Bernstein maintained a bullish view on European utilities even as the sector trades at a 5% premium to its historical average, arguing the valuation is justified by accelerating decarbonization and rising network investment. The brokerage highlighted projected EPS growth of 7.1% CAGR from FY26-FY29, dividend yield rising from 3.9% to 4.5%, and sector capex increasing from €58 billion in 2020 to €117 billion by 2030. Utilities have outperformed year-to-date by 14.6% TSR, with renewables up 27% YTD, though some sub-sectors like UK-regulated networks have lagged since the Iran conflict began.

Analysis

The cleanest read-through is that this is less a pure “utilities rerating” story than a capital-allocation story where regulated asset bases become a quasi-bond proxy with embedded growth. If network capex is the dominant incremental driver, the winners are the names with the most visible transmission/distribution backlog and the lowest political friction on allowed returns; the losers are the higher-beta generation-heavy utilities where the market can’t underwrite returns on new spend as cleanly. That also argues for an internal rotation from merchant-exposed power utilities into regulated networks and water, because the latter monetize decarbonization without taking much fuel-price or spark-spread risk. The second-order effect is that conflict-driven energy security urgency should compress permitting timelines and improve regulator willingness to front-load allowed returns, but that benefit is likely to show up over quarters, not days. In the near term, the market may be underpricing the duration mismatch: capex-heavy utilities can look attractive on EPS growth while still being vulnerable if rates stay elevated, because the implied equity value depends on WACC staying contained. That makes balance-sheet quality and inflation linkage more important than headline dividend yield; the highest-quality compounders should keep winning while leveraged “yield” stories can lag if bond yields reprice. For NGG specifically, the opportunity is not a short-term geopolitical pop but a 6-18 month multiple grind higher if investors conclude UK network regulation will remain constructive and capex earn-backs are defendable.
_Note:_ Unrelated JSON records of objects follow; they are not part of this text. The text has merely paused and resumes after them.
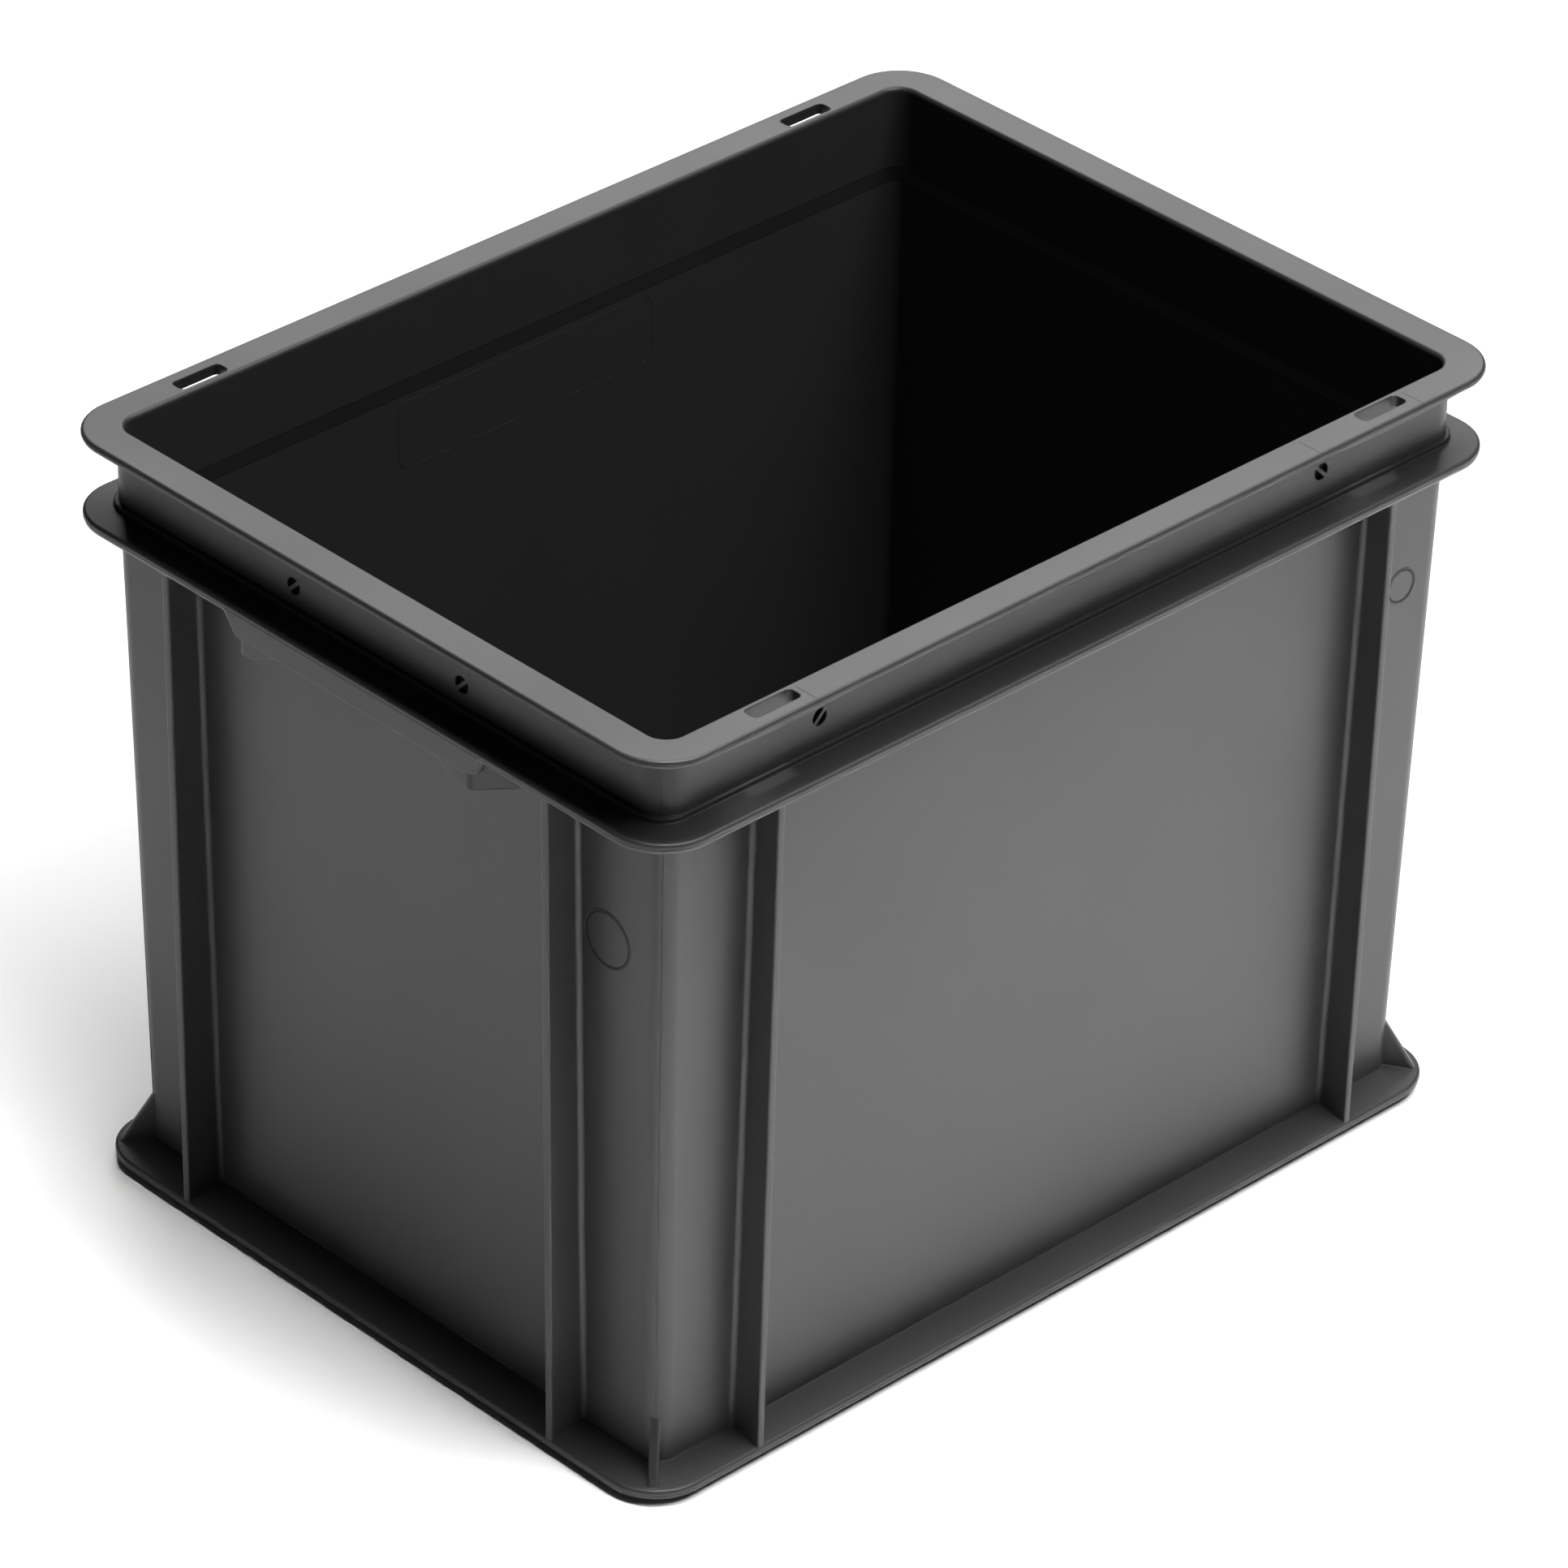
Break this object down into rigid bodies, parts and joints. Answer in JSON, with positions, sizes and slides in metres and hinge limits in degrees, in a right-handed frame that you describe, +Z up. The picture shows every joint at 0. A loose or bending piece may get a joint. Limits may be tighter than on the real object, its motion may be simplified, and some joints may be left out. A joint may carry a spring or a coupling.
{
  "type": "euro stacking container",
  "caption": "Open-topped rectangular stacking box with drafted walls, flanged rim, upright ribs, hand grips and a nesting foot.",
  "frame": {"origin": "centre of the footprint, at the underside of the nesting foot that the container stands on", "axes": "+X along the long side, +Y along the short side, +Z up through the open top"},
  "size_m": [0.4, 0.3, 0.3],
  "materials": {
    "polypropylene": "satin moulded polypropylene, dark grey"
  },
  "bodies": {
    "root": {"container": "polypropylene"}
  },
  "joints": []
}
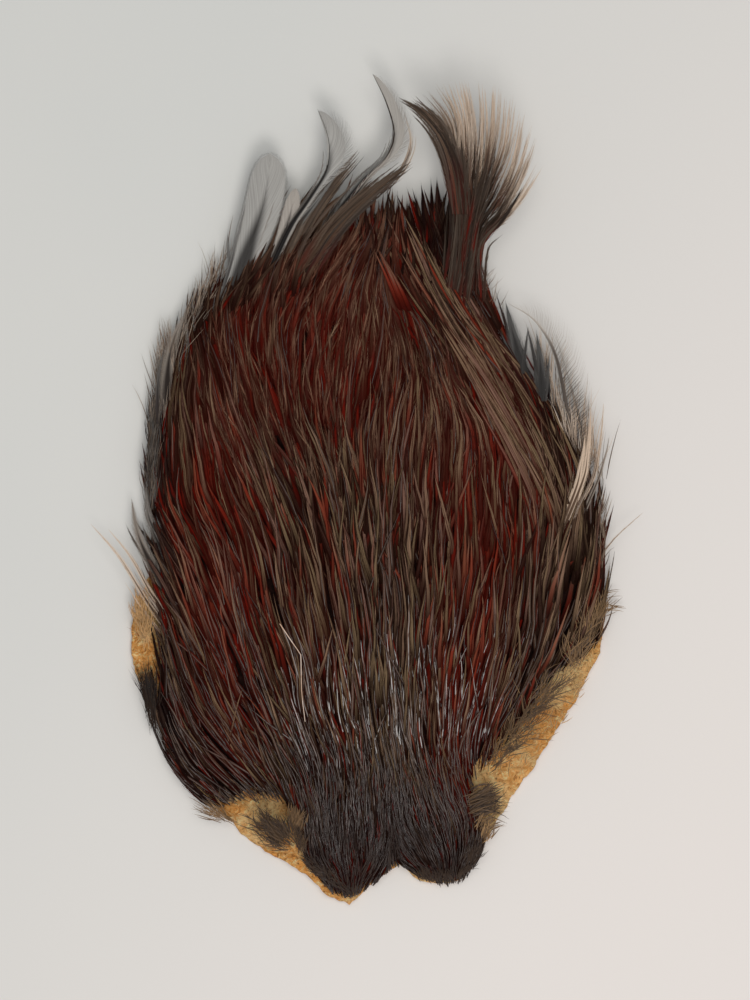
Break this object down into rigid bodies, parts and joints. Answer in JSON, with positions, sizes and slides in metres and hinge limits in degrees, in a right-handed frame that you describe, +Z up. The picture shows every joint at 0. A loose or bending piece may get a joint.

The contrarian risk is that the current premium is already discounting a lot of policy support; if political rhetoric on affordability intensifies or real rates rise another 50-75 bps, the sector can de-rate even with decent earnings growth. In that scenario, the market will likely punish the most interest-rate-sensitive names first, so the trade should be built around quality and optionality rather than blanket beta.